La giunta militare birmana, che tiene sotto controllo il Paese con il pugno di ferro, ha delegato al viceministro degli Esteri, U Maung Myint, la concessione dei visti ai soccorritori stranieri. All’appello del Papa ha fatto eco un forte monito del segretario generale dell’Onu Ban Ki Moon. Sembrava che i militari avessero ceduto, ma in realtà stanno centellinando i permessi. Un convoglio dell’Onu con 22 tonnellate di aiuti, partito dalla Thailandia, è ancora bloccato alla frontiera. Un aereo delle Nazioni Unite, che doveva partire da Brindisi carico di materiale e con una squadra di esperti, ha rimandato il decollo in attesa di ulteriori permessi. L’opposizione birmana, guidata dalla premio Nobel per la pace, Aung San Suu Kyi, si appella alla comunità internazionale e chiede di aprire le frontiere.
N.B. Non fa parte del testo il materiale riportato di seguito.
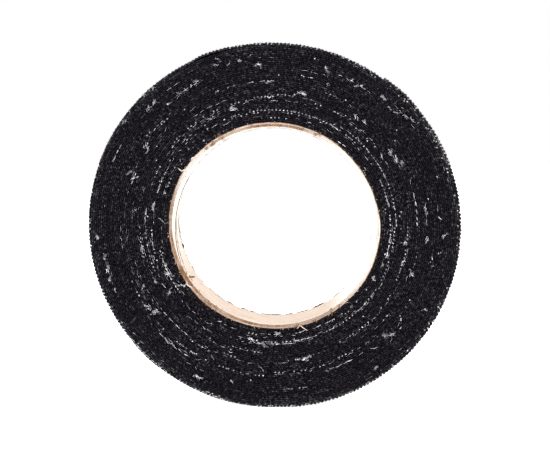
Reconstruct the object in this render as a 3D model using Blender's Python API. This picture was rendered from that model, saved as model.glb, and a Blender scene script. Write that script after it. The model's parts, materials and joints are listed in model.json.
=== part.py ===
"""Roll of black cotton grip tape on a spiral-wound paper core.

The roll stands on its tread: its axis runs along Y, +Z is up, and the origin is on the ground
midway between the two side faces, under the axis. Units are metres, and angles are degrees from
+X towards +Z.

The tape is one strip, wound as a spiral from the core outwards. Its last few centimetres, the end
that a finger lifts, are cut into short pieces hinged to each other, because the strip bends there.
The core is four paper plies, each one strip wound at a slant, so each has a slanting butt seam.
"""

import math

import bmesh
import bpy
from mathutils import Matrix, Vector

# Tape
TAPE_WIDTH = 0.019
TAPE_THICKNESS = 0.00036
WIND_GAP = 0.00003  # air and compound between one turn and the next
TURN_PITCH = TAPE_THICKNESS + WIND_GAP
OUTER_RADIUS = 0.0375  # to the outer face of the tape, at its free end
CORE_RADIUS = 0.0214  # to the outer face of the core

# Every round surface is a polygon with its corners at the same angles, so that thin gaps between
# neighbouring rings stay even. One flat is at the very bottom, and the roll stands on it.
CORNERS = 36
CORNER_STEP = 360 / CORNERS
BOTTOM_FLAT = (-1, 0)  # the corners at its left and right ends
FIRST_CORNER = -90 + CORNER_STEP / 2  # the angle of corner 0

# The roll has been squeezed a little out of round. Its long axis slopes down to the right.
OUT_OF_ROUND = 0.00035  # added to the radius along the long axis, and taken off it across
LONG_AXIS = -18.0

# The free end
END_CORNER = 14  # the corner, counted from the bottom flat, at the end of the tape's last flat
END_TRIM = 0.0016  # how far short of that corner the tape is cut
END_PIECES = 4  # hinged pieces, each one flat long
HINGE_CLEARANCE = 0.00004  # from a hinge line to the piece on either side of it

# Core plies, from the bore outwards: name, thickness, colour, angle of the seam at mid-width
PLY_GAP = 0.00002
PLIES = (
    ("core_liner", 0.00014, (0.86, 0.74, 0.60), 175.0),
    ("core_ply_inner", 0.00040, (0.52, 0.36, 0.24), 60.0),
    ("core_ply_outer", 0.00040, (0.47, 0.32, 0.21), 290.0),
    ("core_wrap", 0.00014, (0.58, 0.41, 0.27), 15.0),
)
SEAM_GAP = 0.00030
SEAM_SLANT = math.radians(-45)  # between the roll's axis and the seam, which falls back as it rises
SEAM_STEPS = 8
CUTTER_EXTRA = 0.0010  # how far a seam cutter runs past the ply at each side

TAPE_COLOUR = (0.016, 0.015, 0.018)
TAPE_ROUGHNESS = 0.62
PAPER_ROUGHNESS = 0.85

HALF_WIDTH = TAPE_WIDTH / 2


# Where a ring's points are.


def corner_angle(corner):
    return FIRST_CORNER + corner * CORNER_STEP


def tape_outer_radius(corner):
    """Radius of the tape's outer face where the wound strip passes this corner."""
    return OUTER_RADIUS - TURN_PITCH * (END_CORNER - corner) / CORNERS


def squeezed_point(radius, angle):
    """A point of a squeezed ring round the origin, in two dimensions: X, then Z."""
    distance = radius + OUT_OF_ROUND * math.cos(math.radians(2 * (angle - LONG_AXIS)))
    turn = math.radians(angle)
    return Vector((distance * math.cos(turn), distance * math.sin(turn)))


def bottom_flat():
    """The slope of the tape's bottom flat, in radians, and how far below the axis it is."""
    left, right = [squeezed_point(tape_outer_radius(c), corner_angle(c)) for c in BOTTOM_FLAT]
    along = (right - left).normalized()
    return math.atan2(along.y, along.x), abs(along.x * left.y - along.y * left.x)


BOTTOM_SLOPE, AXIS_HEIGHT = bottom_flat()
LEVELLING = Matrix.Rotation(-BOTTOM_SLOPE, 2)


def ring_point(radius, angle, y):
    """A point of a squeezed ring round the roll's axis, with the bottom flat turned level."""
    level = LEVELLING @ squeezed_point(radius, angle)
    return Vector((level.x, y, level.y + AXIS_HEIGHT))


def ring_section(inner, outer, angle):
    """Four corners of a band where it passes an angle: inner then outer face, front to back."""
    return [
        ring_point(inner, angle, -HALF_WIDTH),
        ring_point(outer, angle, -HALF_WIDTH),
        ring_point(outer, angle, HALF_WIDTH),
        ring_point(inner, angle, HALF_WIDTH),
    ]


def tape_section(corner):
    outer = tape_outer_radius(corner)
    return ring_section(outer - TAPE_THICKNESS, outer, corner_angle(corner))


def start_corner():
    """The corner where the strip starts, as close to the core as whole flats allow."""
    room = OUTER_RADIUS - TAPE_THICKNESS - (CORE_RADIUS + PLY_GAP)
    return END_CORNER - math.floor(room / TURN_PITCH * CORNERS)


def between(section_a, section_b, distance):
    """The section on the flat from a to b that is this far from a."""
    share = distance / (section_b[1] - section_a[1]).length
    return [a.lerp(b, share) for a, b in zip(section_a, section_b)]


def solid_through(name, sections, closed=False):
    """A closed mesh through a row of four-point sections, or round a ring of them."""
    mesh = bmesh.new()
    rows = [[mesh.verts.new(point) for point in section] for section in sections]
    pairs = list(zip(rows, rows[1:]))
    if closed:
        pairs.append((rows[-1], rows[0]))
    else:
        mesh.faces.new(rows[0])
        mesh.faces.new(reversed(rows[-1]))
    for row, following in pairs:
        for i in range(4):
            j = (i + 1) % 4
            mesh.faces.new((row[j], row[i], following[i], following[j]))
    bmesh.ops.recalc_face_normals(mesh, faces=mesh.faces)
    data = bpy.data.meshes.new(name)
    mesh.to_mesh(data)
    mesh.free()
    made = bpy.data.objects.new(name, data)
    bpy.context.scene.collection.objects.link(made)
    return made


def material(name, colour, roughness):
    """A matte, non-metallic Principled material."""
    made = bpy.data.materials.new(name)
    made.use_nodes = True
    shader = made.node_tree.nodes["Principled BSDF"]
    shader.inputs["Base Color"].default_value = (*colour, 1)
    shader.inputs["Roughness"].default_value = roughness
    shader.inputs["Metallic"].default_value = 0
    return made


def shade_round(part):
    """Smooth shading across the flats, with sharp edges where a face turns a corner."""
    part.data.shade_smooth()
    part.data.set_sharp_from_angle(angle=math.radians(30))


def clear_scene():
    for thing in list(bpy.data.objects):
        bpy.data.objects.remove(thing)


# Core: four paper plies, one inside the other.


def ply_tube(name, inner, outer):
    """A full ring of the core's width."""
    sections = [ring_section(inner, outer, corner_angle(corner)) for corner in range(CORNERS)]
    return solid_through(name, sections, closed=True)


def seam_cutter(name, inner, outer, seam_angle):
    """A thin slanting blade through one ply, where the two edges of its strip meet."""
    middle = (inner + outer) / 2
    half_gap = math.degrees(SEAM_GAP / 2 / math.cos(SEAM_SLANT) / middle)
    reach = HALF_WIDTH + CUTTER_EXTRA
    low = inner - CUTTER_EXTRA
    high = outer + CUTTER_EXTRA
    sections = []
    for step in range(SEAM_STEPS + 1):
        y = reach * (2 * step / SEAM_STEPS - 1)
        angle = seam_angle + math.degrees(y * math.tan(SEAM_SLANT) / middle)
        sections.append(
            [
                ring_point(low, angle - half_gap, y),
                ring_point(high, angle - half_gap, y),
                ring_point(high, angle + half_gap, y),
                ring_point(low, angle + half_gap, y),
            ]
        )
    cutter = solid_through(name, sections)
    cutter.hide_render = True
    cutter.display_type = "WIRE"
    return cutter


def build_core():
    """The plies from the outside inwards, each with its own seam."""
    outer = CORE_RADIUS
    for name, thickness, colour, seam_angle in reversed(PLIES):
        inner = outer - thickness
        ply = ply_tube(name, inner, outer)
        seam = ply.modifiers.new("seam", "BOOLEAN")
        seam.operation = "DIFFERENCE"
        seam.object = seam_cutter(name + "_seam_cutter", inner, outer, seam_angle)
        ply.data.materials.append(material(name, colour, PAPER_ROUGHNESS))
        shade_round(ply)
        outer = inner - PLY_GAP


# Tape: the wound length, and the free end in hinged pieces.


def build_wound_tape(black):
    """The strip from its start on the core to the first hinge, a little short of it."""
    hinge_corner = END_CORNER - END_PIECES
    sections = [tape_section(corner) for corner in range(start_corner(), hinge_corner)]
    sections.append(between(tape_section(hinge_corner), sections[-1], HINGE_CLEARANCE))
    wound = solid_through("tape_winding", sections)
    wound.data.materials.append(black)
    shade_round(wound)


def build_free_end(black):
    """Pieces one flat long, the last one trimmed. Each hangs on an empty at its hinge line, which is
    on the tape's outer face."""
    carrier = None
    for number in range(END_PIECES):
        first = END_CORNER - END_PIECES + number
        near = tape_section(first)
        far = tape_section(first + 1)
        start = between(near, far, HINGE_CLEARANCE)
        last = number == END_PIECES - 1
        stop = between(far, near, END_TRIM if last else HINGE_CLEARANCE)
        name = f"tape_end_{number + 1}"
        piece = solid_through(name, [start, stop])
        piece.data.materials.append(black)

        hinge = bpy.data.objects.new(name + "_hinge", None)
        bpy.context.scene.collection.objects.link(hinge)
        hinge.location = (near[1] + near[2]) / 2
        if carrier:
            hinge.parent = carrier
            hinge.location -= carrier.matrix_world.translation
        bpy.context.view_layer.update()
        piece.data.transform(hinge.matrix_world.inverted())
        piece.parent = hinge
        carrier = hinge


def main():
    clear_scene()
    build_core()
    black = material("tape_black", TAPE_COLOUR, TAPE_ROUGHNESS)
    build_wound_tape(black)
    build_free_end(black)


main()
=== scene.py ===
"""Looks of a roll of black cotton grip tape on a spiral-wound paper core.

The roll stands on its tread with its axis along Y, and the camera looks along +Y. Units are metres,
and angles are degrees from +X towards +Z. A winding angle also counts turns: it rises by 360 for
each turn of the tape, from the core out to the free end. Side 0 is the front face, and side 1 the
back one.
"""

import json
import math

import bpy
import numpy as np
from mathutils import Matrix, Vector
from numpy.random import default_rng


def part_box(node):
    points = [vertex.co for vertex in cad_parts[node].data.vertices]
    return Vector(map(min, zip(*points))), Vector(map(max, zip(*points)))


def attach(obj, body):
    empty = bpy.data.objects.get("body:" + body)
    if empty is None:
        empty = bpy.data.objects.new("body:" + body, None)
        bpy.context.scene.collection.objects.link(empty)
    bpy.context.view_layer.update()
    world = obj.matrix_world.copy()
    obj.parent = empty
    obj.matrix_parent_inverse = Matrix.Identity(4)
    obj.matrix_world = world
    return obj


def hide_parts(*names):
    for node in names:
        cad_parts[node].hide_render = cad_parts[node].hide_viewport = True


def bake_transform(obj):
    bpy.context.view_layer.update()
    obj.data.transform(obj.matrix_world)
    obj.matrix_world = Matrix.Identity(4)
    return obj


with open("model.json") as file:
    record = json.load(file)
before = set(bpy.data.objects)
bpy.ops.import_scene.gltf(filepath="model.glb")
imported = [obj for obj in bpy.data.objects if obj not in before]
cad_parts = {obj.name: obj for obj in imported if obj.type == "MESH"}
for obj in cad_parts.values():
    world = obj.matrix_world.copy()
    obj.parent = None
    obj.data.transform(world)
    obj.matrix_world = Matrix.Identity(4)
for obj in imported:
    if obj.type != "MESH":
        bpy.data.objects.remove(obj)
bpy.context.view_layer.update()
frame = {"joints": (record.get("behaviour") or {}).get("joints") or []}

MM = 0.001
FULL_TURN = 6.283  # radians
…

La Casa Bianca ha fatto sapere che il regime birmano non ha ancora risposto all’offerta di aiuto massiccio.

Il ministro degli Esteri francese, Bernard Kouchner, ha ipotizzato una risoluzione del Consiglio di sicurezza dell’Onu che imponga alla giunta militare di lasciar passare gli aiuti internazionali destinati alle vittime del ciclone.